I took the time to MEASURE the belts the previous owner put on this machine. They are WAY too short. The tractor drive belt is 41.75" and the blower drive belt was 40.75"

so they shortened the belt length by 1.25" to 2.25" In the case of the blower drive, that put excessive upward loading on the impeller driveshaft, and most likely caused it to bend the shaft over time, or it bent the pulley, or both.


----------



## GMH (Dec 31, 2013)

Yeah those eccentric locking rings can be a real sob to remove. something has to lock the inner race to the shaft though, be it locking ring or set screws.


----------



## greatwhitebuffalo (Feb 11, 2014)

The Ariens and Cadet machines, just have a slip fit bearing between 2 bolt together flanges, floating in there. It slips right on/off. 

There's a snap ring in the nose of the auger gear box, holding the worm shaft from moving backwards out of the box. The rear bearing is pressed on and held in place and trapped by the race behind it in the housing. It can't move forward because the bolt on front cover is holding it back.











it's a better design because it's a helluva lot easier to change. It doesn't lock onto the impeller shaft.

I haven't had the Gilson design auger gear box apart yet, is there nothing holding the worm gear shaft inside the box, i.e. snap ring or C-clip on the front of shaft ?


----------



## RedOctobyr (Mar 2, 2014)

Phenomenal work, in your other thread, of getting this all apart! Wow. 

I just took this bearing off my Ariens. The inner race of the bearing did, in face, wear the outside diameter of the shaft somewhat. The rest of the shaft is about 0.746", the bearing area is about 0.732". 

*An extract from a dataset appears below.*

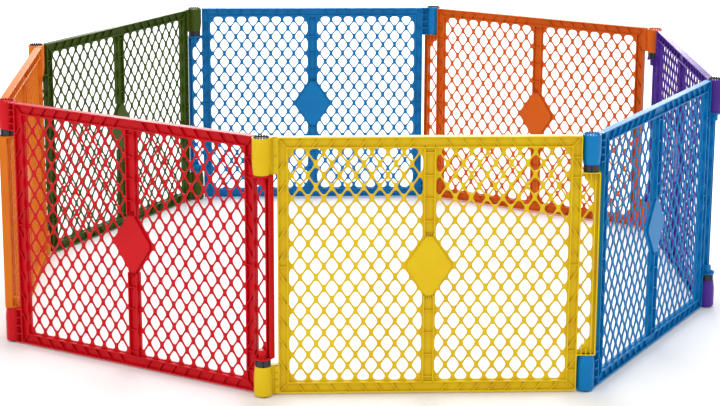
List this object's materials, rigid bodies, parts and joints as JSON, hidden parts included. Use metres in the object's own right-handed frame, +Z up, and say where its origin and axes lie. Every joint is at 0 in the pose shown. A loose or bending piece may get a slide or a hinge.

I'm trying welding a few dots onto the worn area of the shaft, and grinding them back down, to reduce this clearance. Ideally, I'd weld up the area, and turn it back to size in a lathe. But there is no way I'd get the impeller off, based on how seized everything else has been on this machine, so I think getting the shaft in a lathe is not really practical. 

But the comment that the Gilson design can keep the inner race of the bearing snug with the shaft (preventing shaft wear) does seem like it could be a benefit. Granted, they sound like a real bear to take apart.


----------



## greatwhitebuffalo (Feb 11, 2014)

good points. The impeller on my Cadet 268 was seized on their solid. NO WAY that was coming off without a press and cherry red heat, period. You have to choose your battles and if it doesn't have to come off, leave it on there, because the shaft or impeller may be bent/damaged removing it. Gunsmiths run into this same problem removing receivers from barrels, with an action wrench, many times on an old gun, the entire receiver gets tweaked and bent from turning it off the barrel. I've put a few barrels on blackpowder antique replica pistols and the frames would begin to tweak and twist from putting them on/off. To resist this deflection the metal must be very precisely heat treated to the highest degree of perfection, otherwise everything bends easily.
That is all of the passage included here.